Anyhow for best controller my vote is other:





@thegame07 you are looking at $120 minimum for that sort of stick:
http://www.xgaming.com/


----------



## Bowser128 (Apr 6, 2007)

Wavebird hands down. It's the perfect shape for my hands, it's pixel perfect analogue stick is in the exact right place for my thumb, and anyone who doesn't love those analogue triggers is broken.

In case you haven't caught my meaning yet, it's *perfect*.


----------



## thegame07 (Apr 6, 2007)

QUOTE(FAST6191 @ Apr 6 2007 said:


> Dual shock are OK (analog sticks could be FAR better) but I hold my middle fingers and below under the controller which means after a session they ache something chronic.
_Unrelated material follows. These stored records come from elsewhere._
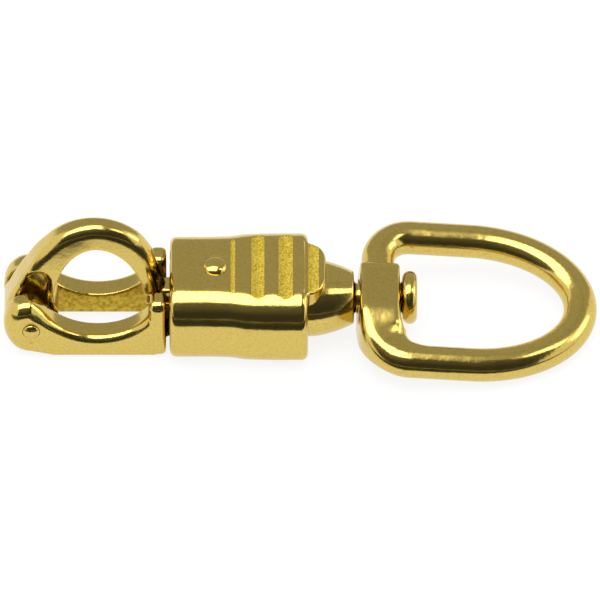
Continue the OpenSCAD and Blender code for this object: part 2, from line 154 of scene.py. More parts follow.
def to_object(name, bm):
    """New object from a bmesh in millimetres, with outward faces."""
    bmesh.ops.recalc_face_normals(bm, faces=bm.faces)
    bmesh.ops.scale(bm, vec=(MM, MM, MM), verts=bm.verts)
    mesh = bpy.data.meshes.new(name)
    bm.to_mesh(mesh)
    bm.free()
    mesh.shade_smooth()
    piece = bpy.data.objects.new(name, mesh)
    bpy.context.scene.collection.objects.link(piece)
    return piece


def settle(piece):
    """Applies the modifiers of a piece to its mesh."""
    graph = bpy.context.evaluated_depsgraph_get()
    done = bpy.data.meshes.new_from_object(piece.evaluated_get(graph))
    piece.modifiers.clear()
    old = piece.data
    piece.data = done
    bpy.data.meshes.remove(old)


def cast(piece, voxel, passes):
    """Runs the parts of a casting together and softens its edges, as tumbling does."""
    remesh = piece.modifiers.new("one casting", "REMESH")
    remesh.mode = "VOXEL"
    remesh.voxel_size = voxel * MM
    remesh.use_smooth_shade = True
    soft = piece.modifiers.new("tumbled", "SMOOTH")
    soft.factor = 0.5
    soft.iterations = passes
    settle(piece)


def cut(piece, bm):
    """Cuts a tool's shape out of a piece."""
    tool = to_object("tool", bm)
    boolean = piece.modifiers.new("cut", "BOOLEAN")
    boolean.operation = "DIFFERENCE"
    boolean.solver = "MANIFOLD"
    boolean.object = tool
    settle(piece)
    bpy.data.objects.remove(tool)


def dress(piece, body, slot, nodes, *finishes):
    """Gives a piece its finishes and its body, and hides the nodes that it stands for. Its slot is not
    used.
    """
    piece.data.set_sharp_from_angle(angle=math.radians(40))
    piece.data.materials.clear()
    for finish in finishes:
        piece.data.materials.append(finish)
    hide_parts(*nodes)
    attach(piece, body)


def second_finish(piece, test):
    """Gives the faces that pass a test, on centre and normal, the piece's second finish."""
    for face in piece.data.polygons:
        if test(face.center / MM, face.normal):
            face.material_index = 1


def hex_colour(code):
    """Linear colour of an sRGB hex value."""
    parts = [int(code[i:i + 2], 16) / 255 for i in (1, 3, 5)]
    return (*[c / 12.92 if c <= 0.04045 else ((c + 0.055) / 1.055) ** 2.4 for c in parts], 1)


def add(material, kind, inputs=None, **settings):
    """Adds a node with its settings, and sets or links its inputs."""
    node = material.node_tree.nodes.new(kind)
    for key, value in settings.items():
        setattr(node, key, value)
    for name, value in (inputs or {}).items():
        if isinstance(value, bpy.types.NodeSocket):
            material.node_tree.links.new(value, node.inputs[name])
        else:
            node.inputs[name].default_value = value
    return node


# Cast brass, tumbled and buffed: a yellow mirror with slow waves, orange peel and a few fine pits
tumbled_brass = bpy.data.materials.new("tumbled_cast_brass")
tumbled_brass.use_nodes = True
shader = tumbled_brass.node_tree.nodes["Principled BSDF"]
shader.inputs["Metallic"].default_value = 1
shader.inputs["Roughness"].default_value = 0.16
place = add(tumbled_brass, "ShaderNodeTexCoord").outputs["Object"]
WAVE_MM, PEEL_MM = 4, 0.5
wave_scale, peel_scale = 1 / (WAVE_MM * MM), 1 / (PEEL_MM * MM)
waves = add(tumbled_brass, "ShaderNodeTexNoise", {"Vector": place, "Scale": wave_scale, "Detail": 2})
peel = add(tumbled_brass, "ShaderNodeTexNoise", {"Vector": place, "Scale": peel_scale, "Detail": 3})
tone = add(tumbled_brass, "ShaderNodeValToRGB", {"Fac": peel.outputs[0]})
tone.color_ramp.elements[0].position = 0.3
tone.color_ramp.elements[0].color = hex_colour("#CBB15A")
tone.color_ramp.elements[1].position = 0.6
tone.color_ramp.elements[1].color = hex_colour("#D8BE66")
tumbled_brass.node_tree.links.new(tone.outputs[0], shader.inputs["Base Color"])
slow = add(
    tumbled_brass, "ShaderNodeBump", {"Height": waves.outputs[0], "Strength": 0.6, "Distance": 0.09 * MM}
)
fine = add(
    tumbled_brass,
    "ShaderNodeBump",
    {"Height": peel.outputs[0], "Normal": slow.outputs[0], "Strength": 0.6, "Distance": 0.012 * MM},
)
tumbled_brass.node_tree.links.new(fine.outputs[0], shader.inputs["Normal"])

# Brass as it left the sand, where no buff reaches: matt, mottled brown and yellow. The mottle and the matt
# roughness are the rough cast face, but the colour is set darker than the buffed brass as painted shade
# between the cheeks.
unbuffed_brass_painted_shade = bpy.data.materials.new("unbuffed_brass_with_painted_shade")
unbuffed_brass_painted_shade.use_nodes = True
shader = unbuffed_brass_painted_shade.node_tree.nodes["Principled BSDF"]
shader.inputs["Metallic"].default_value = 1
shader.inputs["Roughness"].default_value = 0.42
place = add(unbuffed_brass_painted_shade, "ShaderNodeTexCoord").outputs["Object"]
SAND_MM = 0.7
sand = add(unbuffed_brass_painted_shade, "ShaderNodeTexNoise", {"Vector": place, "Scale": 1 / (SAND_MM * MM), "Detail": 4})
tone = add(unbuffed_brass_painted_shade, "ShaderNodeValToRGB", {"Fac": sand.outputs[0]})
tone.color_ramp.elements[0].position = 0.35
tone.color_ramp.elements[0].color = hex_colour("#A5861F")
tone.color_ramp.elements[1].position = 0.62
tone.color_ramp.elements[1].color = hex_colour("#CFB244")
unbuffed_brass_painted_shade.node_tree.links.new(tone.outputs[0], shader.inputs["Base Color"])
rough = add(unbuffed_brass_painted_shade, "ShaderNodeBump", {"Height": sand.outputs[0], "Strength": 1, "Distance": 0.07 * MM})
unbuffed_brass_painted_shade.node_tree.links.new(rough.outputs[0], shader.inputs["Normal"])


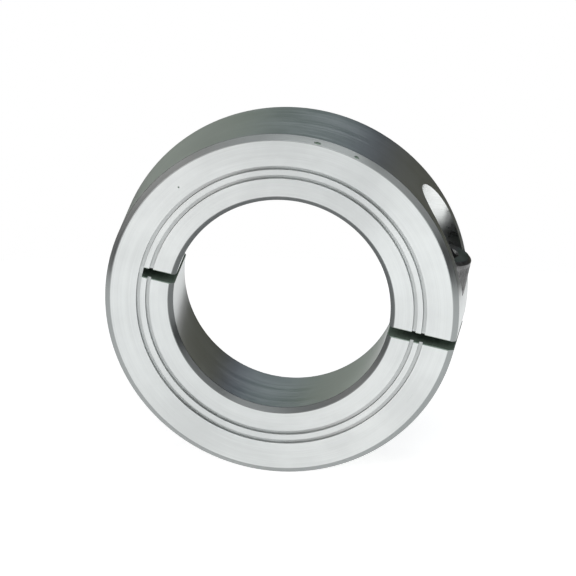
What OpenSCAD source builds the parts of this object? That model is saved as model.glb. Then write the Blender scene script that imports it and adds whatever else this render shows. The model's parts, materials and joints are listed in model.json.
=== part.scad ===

Still I guess there is something to be said for the fact it is my PC controller of choice.
> 
> Xbox, my one has the controller S pads but I liked the placement of the black and white button of the original model.
> 
> ...



i think i will invest in one when i have the money thanks for the info fast 
	

	
	
		
		

		
		
	


	




 brings the arcade feel to your home


----------



## Psyfira (Apr 6, 2007)

PSOne (the old non-dual-shock ones). The elongated shoulder buttons on the PS2 ones get right in the way of where my finger want to sit.

The few times I've played Gamecube at a friends house I've found the controllers really uncomfortable. Maybe I'm just not used to analouge sticks.


----------



## lagman (Apr 6, 2007)

QUOTE(Psyfira @ Apr 6 2007 said:


> PSOne (the old non-dual-shock ones). The elongated shoulder buttons on the PS2 ones get right in the way of where my finger want to sit.
> 
> The few times I've played Gamecube at a friends house I've found the controllers really uncomfortable. Maybe I'm just not used to analouge sticks.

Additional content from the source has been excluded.